[Modeling code records]
▼▼▼

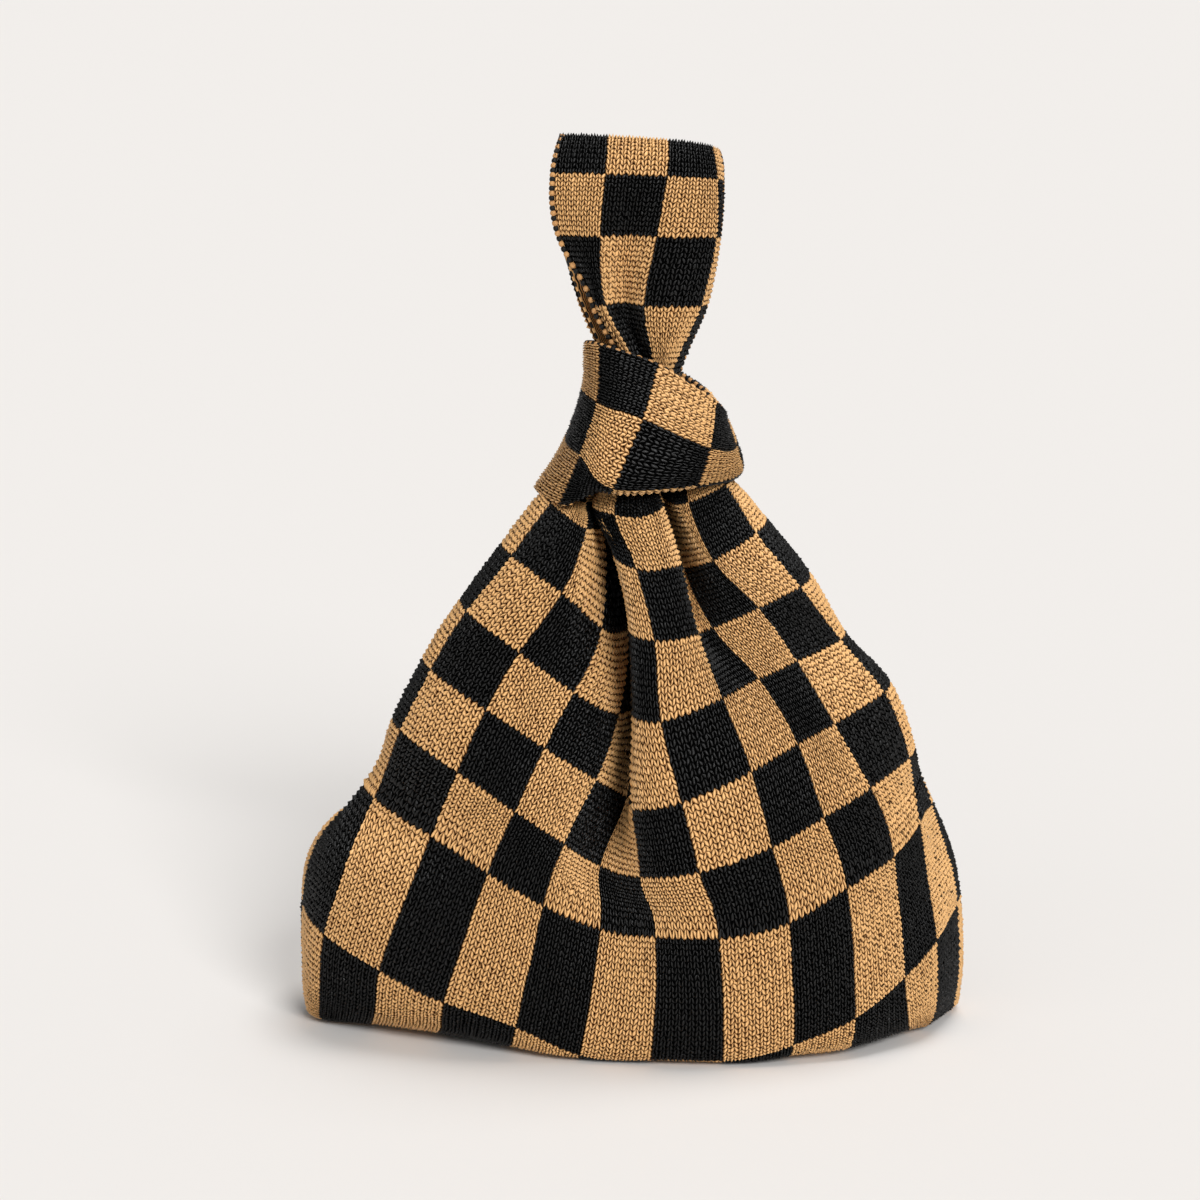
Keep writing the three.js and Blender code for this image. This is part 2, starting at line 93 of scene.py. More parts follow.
# %% Curves for whole arrays at once
def smooth(knots, values, t):
    """The curve through `values` at `knots`, read at `t`. Each may be an array of any shape;
    the last axis of knots and values runs along the curve."""
    t = np.asarray(t, float)
    n = np.shape(knots)[-1]
    knots = np.broadcast_to(knots, t.shape + (n,)).astype(float)
    values = np.broadcast_to(values, t.shape + (n,)).astype(float)
    step = np.diff(knots)
    rise = np.diff(values) / step
    slope = np.empty_like(values)
    slope[..., 0] = rise[..., 0]
    slope[..., -1] = rise[..., -1]
    both = step[..., :-1] + step[..., 1:]
    slope[..., 1:-1] = (rise[..., :-1] * step[..., 1:] + rise[..., 1:] * step[..., :-1]) / both
    i = (t[..., None] > knots[..., 1:-1]).sum(-1)[..., None]

    def take(array, at):
        return np.take_along_axis(array, at, -1)[..., 0]

    span = take(step, i)
    a = (t - take(knots, i)) / span
    start = (2 * a**3 - 3 * a**2 + 1) * take(values, i)
    start += (a**3 - 2 * a**2 + a) * take(slope, i) * span
    end = (3 * a**2 - 2 * a**3) * take(values, i + 1)
    end += (a**3 - a**2) * take(slope, i + 1) * span
    return start + end


# %% [markdown]
# ## How the pouch hangs
#
# Knitting gives its own ruler. The pouch is 24 checks round, and its rows of checks are
# counted from the sole up. Each row line of the checks sinks in the middle of the front and
# is drawn up at the two sides, and the cloth is thrown into folds that run up to the
# mouth. So the tables hold, for each row line, its heights and how far the cloth swells,
# and for each fold, where it runs and how deep it lies.
#
# Every list below has one number for each row line in ROWS. ROW_LINES gives the height of the
# line where it is lowest ("middle") and at the two sides ("left", "right"), the x where it is
# lowest ("low"), how round it is there on its way to each side ("soft"), the y of the side
# seams ("seam"), and how far the cloth swells before and behind them ("front", "back"). A fold is
# a line that runs up the cloth: "check" says which column of checks it follows, "x" where it
# hangs, "inset" how deep it lies behind the swell of the cloth (or "y" itself, at the sides),
# "drop" how far the row lines dip at a side, and "lift" how far each row line is drawn up or
# down where it crosses the fold.
#
# The front folds are deeper here than in the frame's solids, the deep one by up to 20 mm, so
# that they fall into the dark that the photograph shows.
#
# Not all of these numbers were chosen by hand. A separate program fitted every "lift" to the
# corners of the checks in the photograph, and the values for row lines 0.5 and 1.6 were
# interpolated by one before some of them were set by hand.

# %% Tables of the pouch
CHECKS_ROUND = 24
LEFT_SIDE = -6.4
RIGHT_SIDE = 6.3
ROWS = np.array([0, 0.5, 1, 1.6, 2, 3, 4, 5, 6, 7, 8, 9])
NO_INSET = [0] * len(ROWS)
ROW_LINES = {
    "middle": [0, 0, 2, 28.5, 50, 76, 102, 134, 163, 188, 206, 222],
    "left": [0, 17, 46, 82, 102, 126, 148, 169, 191, 208, 217, 222],
    "right": [0, 17, 46, 74.5, 90, 117, 140, 161, 180, 199, 211, 222],
    "low": [10, 18, 24, 27, 24, -4, 2, 8, 10, 8, 4, 0],
    "soft_left": [0.9, 0.9, 0.55, 0.4, 0.35, 0.12, 0.1, 0.15, 0.3, 0.2, 0.3, 0.4],
    "soft_right": [0.9, 0.9, 0.8, 0.73, 0.7, 0.6, 0.3, 0.12, 0.3, 0.3, 0.3, 0.4],
    "front": [50, 66, 70, 70, 69, 66, 61, 56, 50, 42, 31, 22],
    "back": [36, 51, 60, 65, 66, 66, 63, 58, 52, 44, 34, 24],
    "seam": [4, 4, 4, 2.93, 2, 0, 0, 0, 0, 0, 0, 0],
}
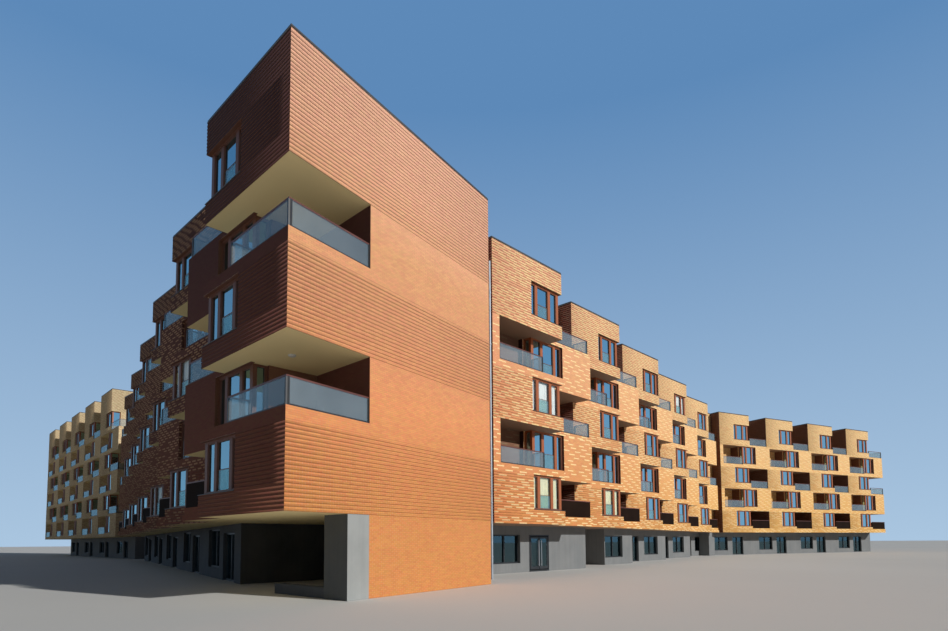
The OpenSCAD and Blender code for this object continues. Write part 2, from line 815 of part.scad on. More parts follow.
module entrance_leaf_left() { color("dimgray") left_pivot() leaf(); }
module entrance_leaf_right() { color("dimgray") right_pivot() leaf(); }
module pull_left() { color("silver") left_pivot() pull(); }
module pull_right() { color("silver") right_pivot() pull(); }

// Rainwater pipe in the gap between the gable and the right wing
module downpipe() {
    color("gray") site()
        translate([right_x - pipe_d / 2 - pin_gap, right_y + pipe_d, 0])
            cylinder(h = floor_z(main_levels) + wall_h, d = pipe_d, $fn = 32);
}

ground_floor();
left_ground_walls();
right_ground_walls();
far_ground_walls();
gable_base_wall();
grey_corner_pier();
plinth_ledge();
floor_1();
floor_2();
floor_3();
floor_4();
floor_5();
floor_6();
roof();
left_walls_1();
left_walls_2();
left_walls_3();
left_walls_4();
left_walls_5();
right_walls_1();
right_walls_2();
right_walls_3();
right_walls_4();
right_walls_5();
far_walls_1();
far_walls_2();
far_walls_3();
far_walls_4();
far_walls_5();
far_walls_6();
parapet_caps();
window_frames_left();
window_frames_right();
window_frames_far();
window_glass();
rail_glass();
rail_bars();
terrace_panels();
shop_frames();
shop_glass();
entrance_frame();
entrance_leaf_left();
entrance_leaf_right();
pull_left();
pull_right();
downpipe();
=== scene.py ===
import math

import bmesh
import bpy
import numpy as np
from mathutils import Matrix, Vector


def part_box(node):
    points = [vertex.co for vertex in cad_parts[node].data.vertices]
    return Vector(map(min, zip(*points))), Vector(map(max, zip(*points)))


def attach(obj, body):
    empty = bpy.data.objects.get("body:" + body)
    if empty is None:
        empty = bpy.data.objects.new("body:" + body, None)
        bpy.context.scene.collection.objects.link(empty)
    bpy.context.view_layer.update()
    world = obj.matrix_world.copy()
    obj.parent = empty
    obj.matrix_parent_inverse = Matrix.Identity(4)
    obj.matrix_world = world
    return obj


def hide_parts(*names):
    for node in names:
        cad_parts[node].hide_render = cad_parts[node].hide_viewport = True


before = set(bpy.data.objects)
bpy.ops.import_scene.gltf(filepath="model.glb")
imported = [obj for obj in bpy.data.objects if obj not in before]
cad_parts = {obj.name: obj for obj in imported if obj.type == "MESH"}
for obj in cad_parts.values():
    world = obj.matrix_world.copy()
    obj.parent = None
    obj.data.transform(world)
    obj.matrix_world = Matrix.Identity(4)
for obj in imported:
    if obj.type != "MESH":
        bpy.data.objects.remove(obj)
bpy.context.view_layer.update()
print("frame loaded:", len(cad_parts), "nodes")

scene = bpy.context.scene

# Sizes of the block that the added pieces need, in metres of the model
block = {
    "storey": 0.3, "base": 0.31, "plate": 0.025, "wallHigh": 0.275, "cap": 0.006,
    "boxSill": 0.062, "boxWindow": 0.318, "boxReturn": 0.12, "loggiaSill": 0.032, "loggiaReturn": 0.075,
    "frameWide": 0.009, "frameDeep": 0.008, "post": 0.024, "endShare": 0.155, "midShare": 0.34,
    "reveal": 0.024, "site": (0.3305, 0.12604), "skew": 0.18491,
}

# One row per wing: bays, spacing and setback of bays, widths of the boxes and of the loggia
common = {"step": 0.0, "over": 0.0, "set": 0.0, "loggia": 0.447, "levels": 5, "parapet": 0.118}
wings = {
    "left": {**common, "bays": 6, "pitch": 1.089, "step": 0.254, "wide": 0.677, "narrow": 0.326,
             "set": 0.093},
    "right": {**common, "bays": 5, "pitch": 1.111, "step": 0.220, "wide": 0.677, "narrow": 0.338,
              "over": 0.04, "set": 0.095, "loggia": 0.475},
    "far": {**common, "bays": 4, "pitch": 0.958, "wide": 0.600, "narrow": 0.240},
    "rear": {**common, "bays": 5, "pitch": 1.058, "wide": 0.631, "narrow": 0.335, "levels": 6,
             "parapet": 0.3},
}


def floorHeight(level):
    return block["base"] + block["plate"] + block["storey"] * (level - 1)


def isBoxLevel(wing, level):
    return (level + wings[wing]["levels"]) % 2 == 0


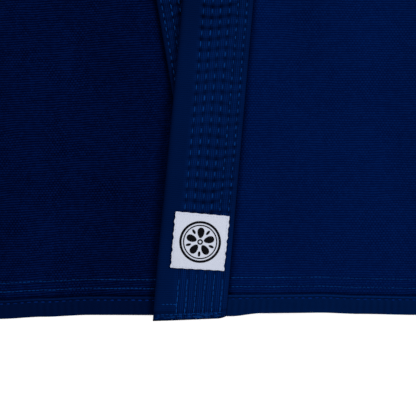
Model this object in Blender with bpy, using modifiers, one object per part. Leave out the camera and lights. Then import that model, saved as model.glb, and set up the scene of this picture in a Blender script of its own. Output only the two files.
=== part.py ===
"""A jiu-jitsu gi jacket, laid flat on its back with the fronts crossed and the sleeves spread.

Metres, +Z up. The jacket lies on the plane z = 0, with +X to the wearer's left and +Y from the hem to
the collar. While a piece is shaped, its second coordinate is the height above the hem line; the last
step moves it so that the origin is below the middle of the whole jacket.

The cloth is modelled as the maker cuts it: back, two fronts and two sleeves of woven cloth, one thick
lapel band that runs from hem to hem round the neck, tape folded over the hems, and a woven patch.
"""
import math

import bmesh
import bpy
from mathutils import Vector

MM = 0.001

# Cloth
PANEL = 1.6 * MM            # pearl weave, a heavy cloth
TAPE = 1.0 * MM             # smooth tape over the hems
PATCH = 1.0 * MM            # woven patch
SEAM_GAP = 0.3 * MM         # between pieces that are sewn or lie together

# Body
HEM_HALF = 0.300            # half the width at the hem
CHEST_HALF = 0.285          # half the width from the armpit to the shoulder
ARMPIT = 0.510              # heights above the hem
SHOULDER_END = 0.765
NECK_SIDE = 0.800
NECK_DIP = 0.025            # how far the back neckline dips at its middle
VENT = 0.180                # open slit at the foot of each side seam
VENT_INSET = 0.006          # the front edge of the slit lies this far inside the back edge
SEAM_RAMP = 0.050           # length over which the side seam starts above the slit
ARMPIT_RAMP = 0.030         # and over which it ends below the armpit
SIDE_FROM = 0.93            # share of a front's width beyond which it comes down to the back
SHOULDER_FROM = 0.96        # share of its height, likewise
BACK_LIFT = 0.004           # the back hem hides this far above the front hem
HEM_REACH = 0.200           # height up to which the wave of the hem line is felt
MIDDLE = 0.4174             # half way from the lapel's foot to the top of the collar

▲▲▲

● **What needs to be done**
Quote the listing word for word from its first line through the line in which "return start + end" appears.

● **Solution for this task**
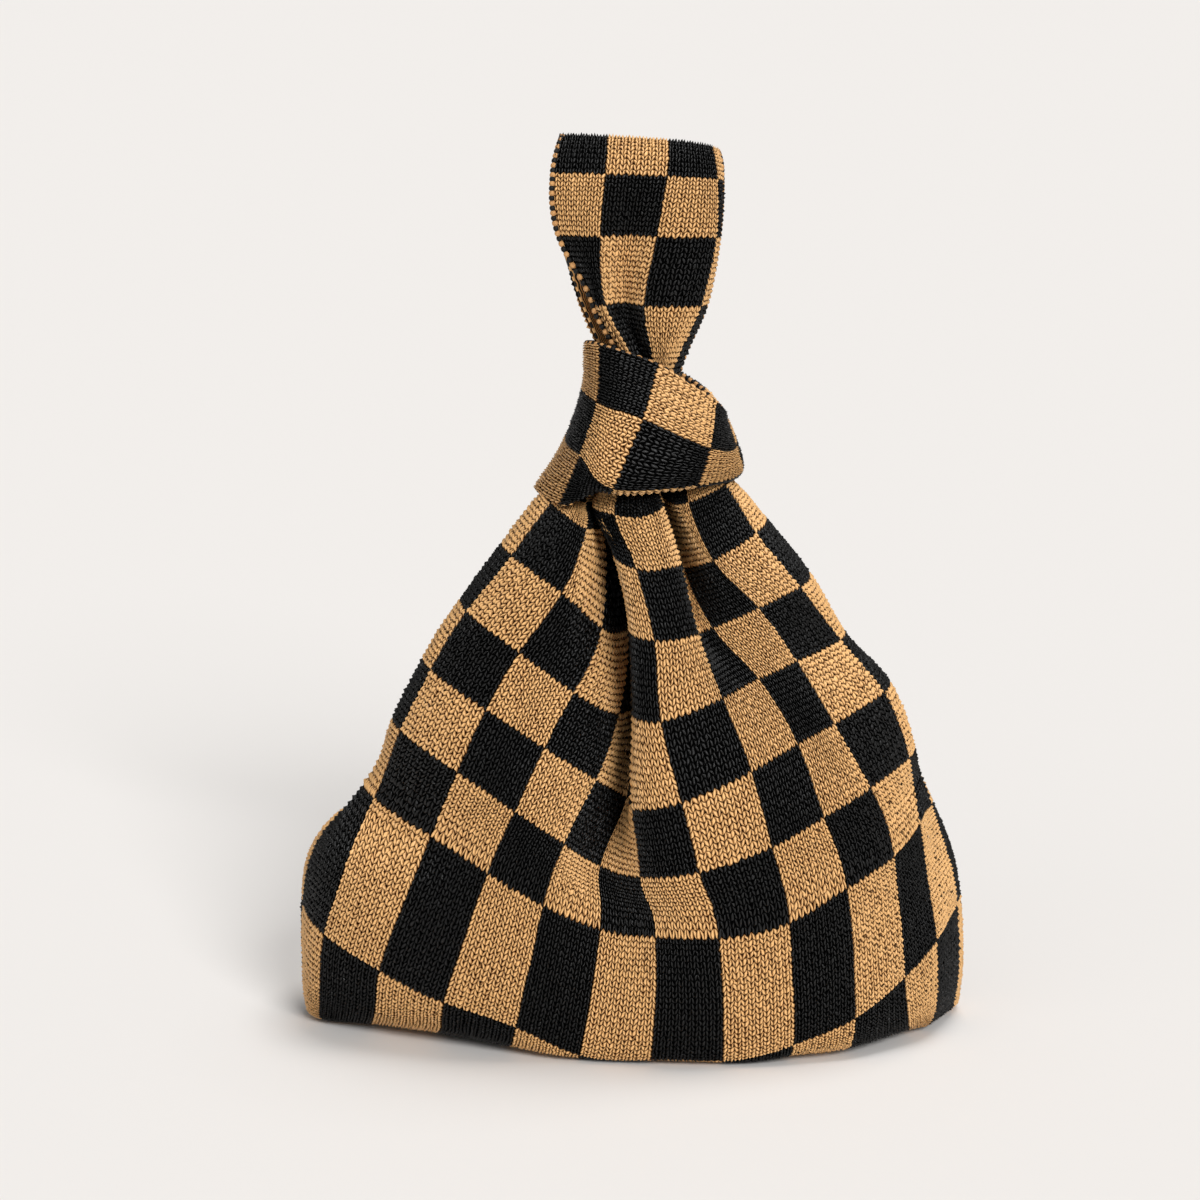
Keep writing the three.js and Blender code for this image. This is part 2, starting at line 93 of scene.py. More parts follow.
# %% Curves for whole arrays at once
def smooth(knots, values, t):
    """The curve through `values` at `knots`, read at `t`. Each may be an array of any shape;
    the last axis of knots and values runs along the curve."""
    t = np.asarray(t, float)
    n = np.shape(knots)[-1]
    knots = np.broadcast_to(knots, t.shape + (n,)).astype(float)
    values = np.broadcast_to(values, t.shape + (n,)).astype(float)
    step = np.diff(knots)
    rise = np.diff(values) / step
    slope = np.empty_like(values)
    slope[..., 0] = rise[..., 0]
    slope[..., -1] = rise[..., -1]
    both = step[..., :-1] + step[..., 1:]
    slope[..., 1:-1] = (rise[..., :-1] * step[..., 1:] + rise[..., 1:] * step[..., :-1]) / both
    i = (t[..., None] > knots[..., 1:-1]).sum(-1)[..., None]

    def take(array, at):
        return np.take_along_axis(array, at, -1)[..., 0]

    span = take(step, i)
    a = (t - take(knots, i)) / span
    start = (2 * a**3 - 3 * a**2 + 1) * take(values, i)
    start += (a**3 - 2 * a**2 + a) * take(slope, i) * span
    end = (3 * a**2 - 2 * a**3) * take(values, i + 1)
    end += (a**3 - a**2) * take(slope, i + 1) * span
    return start + end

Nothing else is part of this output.